By Winston Cho | Apr. 18, 2018

Apr. 18, 2018

Christopher W. Kennerly

See more on Christopher W. Kennerly

Paul Hastings LLP

Kennerly has something that not every attorney in the intellectual property arena possesses: a formal education in engineering.

The Paul Hastings partner has a master’s degree in electrical engineering with concentrations in digital signal processing and wireless communication systems.

Although he has never worked as an engineer, Kennerly said he has a good technical understanding of most issues he handles, and a level of familiarity with the technology he’s litigating that is comforting to clients and distressing to opposing counsel and expert witnesses in court.

“How it’s benefited me most is being able to, on the fly, carry a conversation deeply into an area when the opportunity arises,” he said. “Not being wedded to an outline or particular questions written in advance but just having a conversation and knowing what the issues are.”
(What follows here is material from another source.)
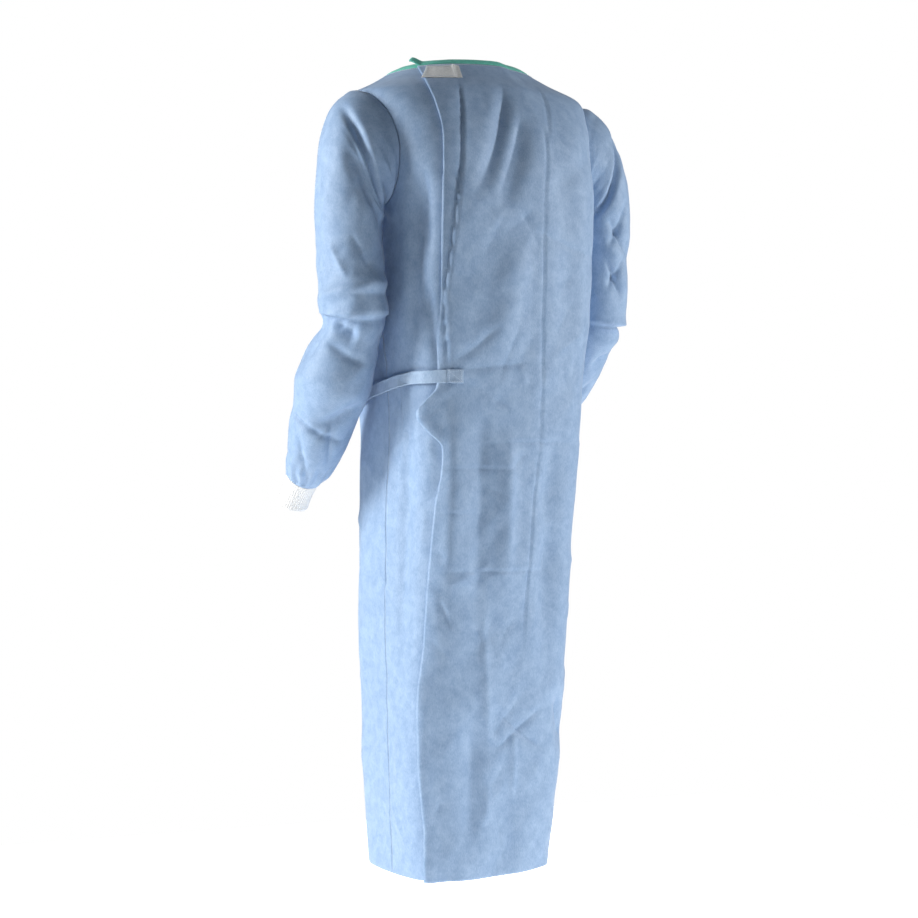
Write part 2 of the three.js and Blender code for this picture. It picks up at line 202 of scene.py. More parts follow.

Kennerly does a lot of defense work for AT&T Corp. because its legal issues often deal with telecommunications, his area of specialty. The company also likes his inclination to mount an aggressive defense from the outset to “hold the plaintiff’s feet to the fire,” he added.

He successfully defended the company against a patent infringement and trade secret misappropriation lawsuit by Network Apps LLC concerning technology allowing a cellphone to be paired with a secondary device. Network Apps LLC v. AT&T Inc. et al., 16-CV01852 (W.D. Wash., filed Dec. 3, 2016).

Kennerly’s team filed a motion to dismiss the case for the plaintiff’s failure to adequately plead each count. Instead of opposing the motion, Network Apps dismissed its case, potentially worth $107 million in compensatory damages, in April 2017.

In a higher profile case brought by Keith Raniere against AT&T, in which the plaintiff claimed he invented teleconferencing in 1995, Kennerly won a dismissal with prejudice for lack of standing in addition to nearly $1 million in attorney fees. Raniere v. AT&T Corp., 15-CV02298 (N.D. Tex., filed July 10, 2015).

After Raniere failed to come up with the documents proving ownership of the five patents he claimed AT&T infringed, Kennerly started to unravel the plaintiff’s corporate documents. This culminated in him cross-examining Raniere, which led to the plaintiff’s admission that he intentionally falsified a statement his counsel was relying on for standing.

A U.S. Court of Appeals for the Federal Circuit panel affirmed the decision and denied Raniere’s petition for en banc review last year.

“The point is, when you see viable defenses sitting on your hand, letting the case play out isn’t the best strategy,” Kennerly said. “In my experience, you have to attack hard and early on in the case.”